Si on compare notre définition des fine wines à celle proposée par Peter Yeung et Liz Thach des luxury wines, certains attributs sont communs comme la « highest quality » ou même le « sense of place » qui est la traduction moderne de terroir. Nous ne l’avons pas incluse directement, mais lorsque nous parlons de l’interprétation du vigneron, il s’agit aussi de celle de son terroir. Ensuite, lorsque l’on regarde les autres attributs des luxury wines, on trouve la rareté et le prix qui participent au sentiment de privilège apporté à l’acheteur. Les fine wines impliquent ainsi une définition du vin d’abord drivée par le producteur, sa vision, alors que le luxury wine est davantage drivé par le consommateur, comment on veut qu’il perçoive le vin. Dans un cas, le prix est une conséquence, dans l’autre il fait partie de la définition. Ce qui est amusant, c’est que lorsque je présente ces définitions en Angleterre et en France, je n’ai pas du tout les mêmes réactions. En Angleterre, certains vous diront qu’ils ont toujours pensé que le luxury wine était supéreur au fine wine. En France, dans le milieu du vin, le luxury wine a une image très négative. Certains producteurs mettront en avant que l’argent représente la fin des grands vins. Ce à quoi je réponds : vous vous rendez compte que si on n’intègre jamais le consommateur, il y a une limite tout autant que lorsque l’on élabore un vin uniquement en fonction du consommateur ?

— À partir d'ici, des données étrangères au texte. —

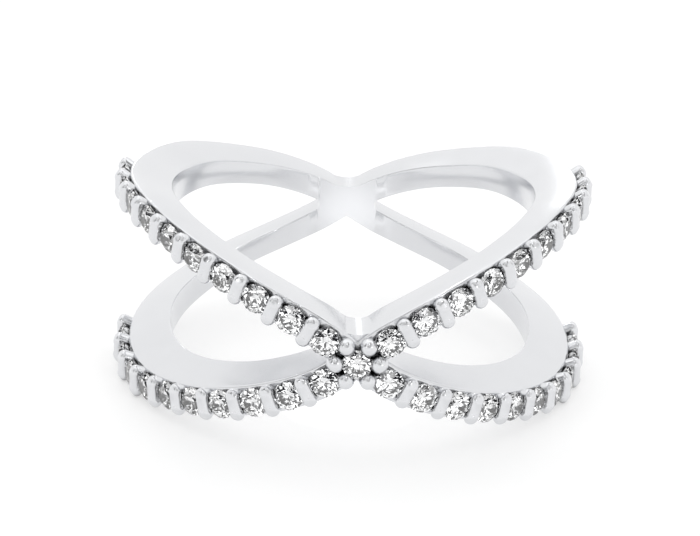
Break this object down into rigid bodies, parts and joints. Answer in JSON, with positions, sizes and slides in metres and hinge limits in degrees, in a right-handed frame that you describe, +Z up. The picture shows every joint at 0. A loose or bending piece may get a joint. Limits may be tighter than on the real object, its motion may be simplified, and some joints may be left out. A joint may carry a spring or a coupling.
{
  "type": "crossover ring",
  "caption": "Finger ring of two slender bands that cross at the front and the back, with round stones set between rounded prongs along the front arms.",
  "frame": {"origin": "on the axis of the finger hole, midway between the ring's upper and lower rims", "axes": "+Z up along the axis of the finger hole, as the ring lies on its side; -Y toward the stone-set crossing at the front; +X to the right as seen from the front"},
  "size_m": [0.0224, 0.0217, 0.01],
  "materials": {
    "metal": "mirror-polished white gold",
    "stone": "polished facets, colourless"
  },
  "bodies": {
    "root": {"band": "metal", "stone_centre": "stone", "stone_upper_right_1": "stone", "stone_upper_right_2": "stone", "stone_upper_right_3": "stone", "stone_upper_right_4": "stone", "stone_upper_right_5": "stone", "stone_upper_right_6": "stone", "stone_upper_right_7": "stone", "stone_upper_right_8": "stone", "stone_upper_right_9": "stone", "stone_upper_right_10": "stone", "stone_upper_left_1": "stone", "stone_upper_left_2": "stone", "stone_upper_left_3": "stone", "stone_upper_left_4": "stone", "stone_upper_left_5": "stone", "stone_upper_left_6": "stone", "stone_upper_left_7": "stone", "stone_upper_left_8": "stone", "stone_upper_left_9": "stone", "stone_upper_left_10": "stone", "stone_lower_left_1": "stone", "stone_lower_left_2": "stone", "stone_lower_left_3": "stone", "stone_lower_left_4": "stone", "stone_lower_left_5": "stone", "stone_lower_left_6": "stone", "stone_lower_left_7": "stone", "stone_lower_left_8": "stone", "stone_lower_left_9": "stone", "stone_lower_left_10": "stone", "stone_lower_right_1": "stone", "stone_lower_right_2": "stone", "stone_lower_right_3": "stone", "stone_lower_right_4": "stone", "stone_lower_right_5": "stone", "stone_lower_right_6": "stone", "stone_lower_right_7": "stone", "stone_lower_right_8": "stone", "stone_lower_right_9": "stone", "stone_lower_right_10": "stone"}
  },
  "joints": []
}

La crise que connaissent certains vignobles français n’est-elle pas liée à cette conception du fine wine qui ne prend pas assez en compte le consommateur ?

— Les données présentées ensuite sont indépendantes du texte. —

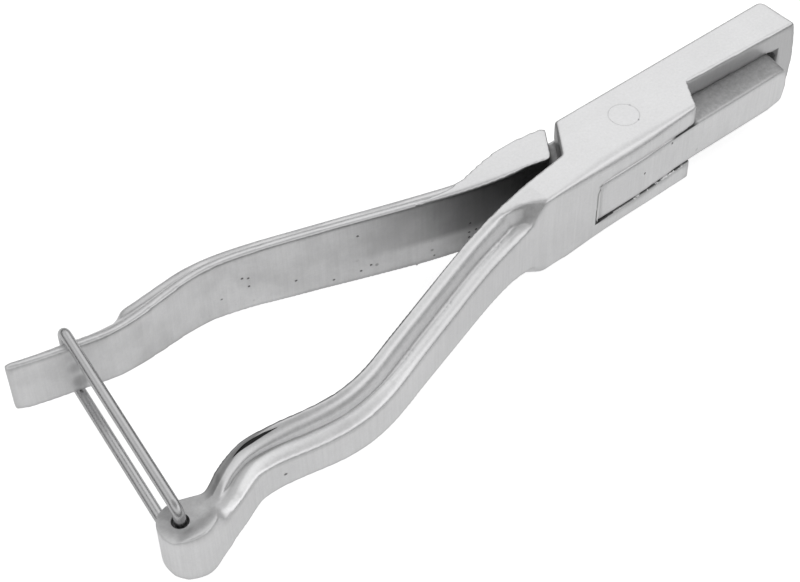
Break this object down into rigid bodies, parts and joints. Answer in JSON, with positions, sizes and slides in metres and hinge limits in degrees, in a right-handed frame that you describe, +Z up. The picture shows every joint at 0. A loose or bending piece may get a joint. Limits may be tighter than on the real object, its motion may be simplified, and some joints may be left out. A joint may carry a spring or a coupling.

Lorsque j’étais petite, en Bourgogne, les vignerons avaient tendance à dire si tu n’aimes pas mon vin, tant pis pour toi ! Je l’élabore ainsi, parce que c’est de cette manière qu’il doit l’être. Est-ce que l’on doit adapter ses techniques de vinification au consommateur ? Oui et non. Pour moi, il est hypocrite de penser que le goût du consommateur ou les marchés n’influencent pas le style du vin. C’est d’ailleurs une erreur française de penser que les vins de lieu ont toujours eu le même goût.

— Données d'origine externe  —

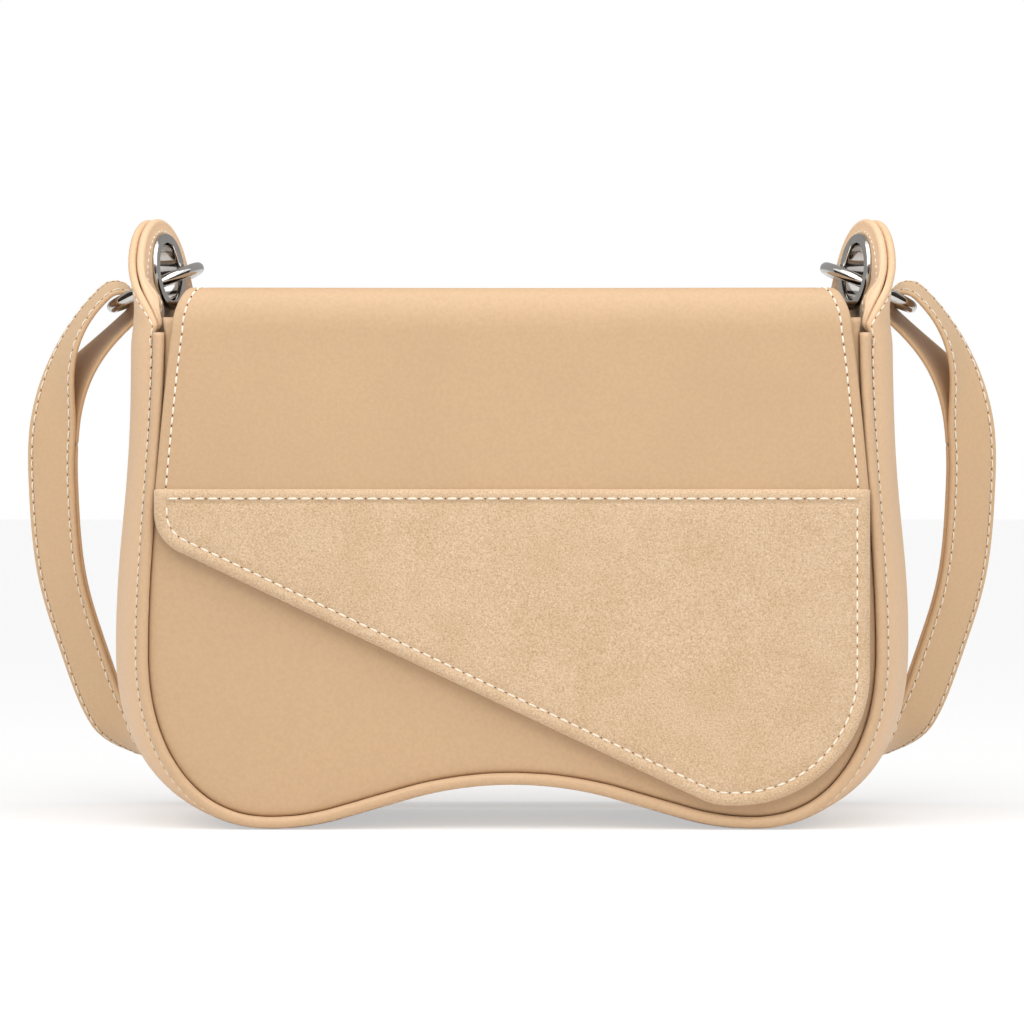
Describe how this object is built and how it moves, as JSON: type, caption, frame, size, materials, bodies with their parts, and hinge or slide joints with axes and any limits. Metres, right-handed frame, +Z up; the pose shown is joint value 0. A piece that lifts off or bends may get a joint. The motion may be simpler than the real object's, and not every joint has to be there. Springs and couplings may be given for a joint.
{
  "type": "saddle handbag",
  "caption": "Small saddle handbag with an arched base, a fold-over flap with a slanting suede panel, two grommeted ears with rings, and a short strap hanging behind.",
  "frame": {"origin": "bottom centre of the whole part's box, on the floor under the two lobes", "axes": "+X to the right seen from the front, +Y to the back, where the strap hangs, +Z up"},
  "size_m": [0.3162, 0.0958, 0.1906],
  "materials": {
    "smooth_leather": "smooth, satin",
    "suede": "suede, matt, mottled",
    "rim_leather": "smooth, satin",
    "ear_leather": "smooth, satin",
    "strap_leather": "smooth, satin",
    "lining": "woven, matt",
    "board": "stiffening board, matt",
    "piping_cord": "twisted cord, matt",
    "magnet": "plated",
    "grommet_metal": "dark nickel, polished",
    "washer_metal": "nickel, polished",
    "ring_metal": "nickel, polished"
  },
  "bodies": {
    "bag": {"front_panel": "smooth_leather", "front_board": "board", "front_lining": "lining", "front_magnet": "magnet", "back_panel": "smooth_leather", "back_board": "board", "back_lining": "lining", "gusset": "smooth_leather", "gusset_lining": "lining", "front_rim": "rim_leather", "front_rim_cord": "piping_cord", "back_rim": "rim_leather", "back_rim_cord": "piping_cord", "left_ear_outer": "ear_leather", "left_ear_board": "board", "left_ear_facing": "ear_leather", "right_ear_outer": "ear_leather", "right_ear_board": "board", "right_ear_facing": "ear_leather", "left_grommet": "grommet_metal", "left_grommet_washer": "washer_metal", "right_grommet": "grommet_metal", "right_grommet_washer": "washer_metal", "flap_anchor": "smooth_leather"},
    "flap": {"flap_upper": "smooth_leather", "flap_suede": "suede", "flap_board": "board", "flap_lining": "lining", "flap_magnet": "magnet"},
    "strap": {"strap_outer": "strap_leather", "strap_inner": "strap_leather"},
    "left_ring": {"left_ring": "ring_metal"},
    "right_ring": {"right_ring": "ring_metal"}
  },
  "joints": [
    {"name": "flap_hinge", "type": "hinge", "parent": "bag", "child": "flap", "pos_m": [0, 0.02105, 0.1668], "axis": [-1, 0, 0], "range_deg": [0, 100]},
    {"name": "strap_swing", "type": "hinge", "parent": "bag", "child": "strap", "pos_m": [0, -0.01105, 0.1734], "axis": [1, 0, 0], "range_deg": [0, 160]},
    {"name": "left_ring_turn", "type": "hinge", "parent": "bag", "child": "left_ring", "pos_m": [-0.112, -0.01105, 0.1734], "axis": [1, 0, 0], "range_deg": [0, 160]},
    {"name": "right_ring_turn", "type": "hinge", "parent": "bag", "child": "right_ring", "pos_m": [0.112, -0.01105, 0.1734], "axis": [1, 0, 0], "range_deg": [0, 160]}
  ],
  "couplings": [
    {"joint": "left_ring_turn", "follows": "strap_swing", "ratio": 1},
    {"joint": "right_ring_turn", "follows": "strap_swing", "ratio": 1}
  ]
}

En revanche, on peut discuter du passage que l’on observe de la recherche de typicité à la recherche d’authenticité. La typicité implique une approche collective du terroir. On avait des villages qui, parce qu’ils faisaient tous la même chose, produisaient des vins qui avaient une ligne directrice. Vous pouviez ainsi reconnaître facilement un Meursault d’un Puligny. La recherche d’authenticité place les vignerons dans des démarches beaucoup plus individuelles, cela a provoqué des bons en qualité dans certaines régions, parce que des vignerons ont arrêté de faire ce que tout le monde faisait et se sont posés des questions sur la maturité du raisin, l’extraction des tanins etc… Mais du coup, on a sur un même terroir des résultats si disparates, des styles si différents, que cela remet en cause l’existence même de ce terroir. Evidemment, lorsque l’on voit dans les dégustations d’agrément d’une appellation, des vins atypiques éliminés alors qu’ils étaient très intéressants par leur approche qualitative novatrice, on touche la limite. Mais on ne doit pas oublier qu’en matière de fine wine, l’image collective d’une région auprès des consommateurs compte beaucoup. La Bourgogne a ce halo, parce qu’il existe une approche stylistique, qualitative, qui fait que cela monte ensemble. Le Swartland en Afrique du Sud, c’est la même chose, les vignerons seuls ne seraient pas parvenus au même succès. Cela fait partie du débat ouvert par notre prochain white paper « is fine wine a collective or an individual project ? » Cette question est très intéressante à étudier à partir des pays du Nouveau Monde, qui eux, partent d’une page blanche.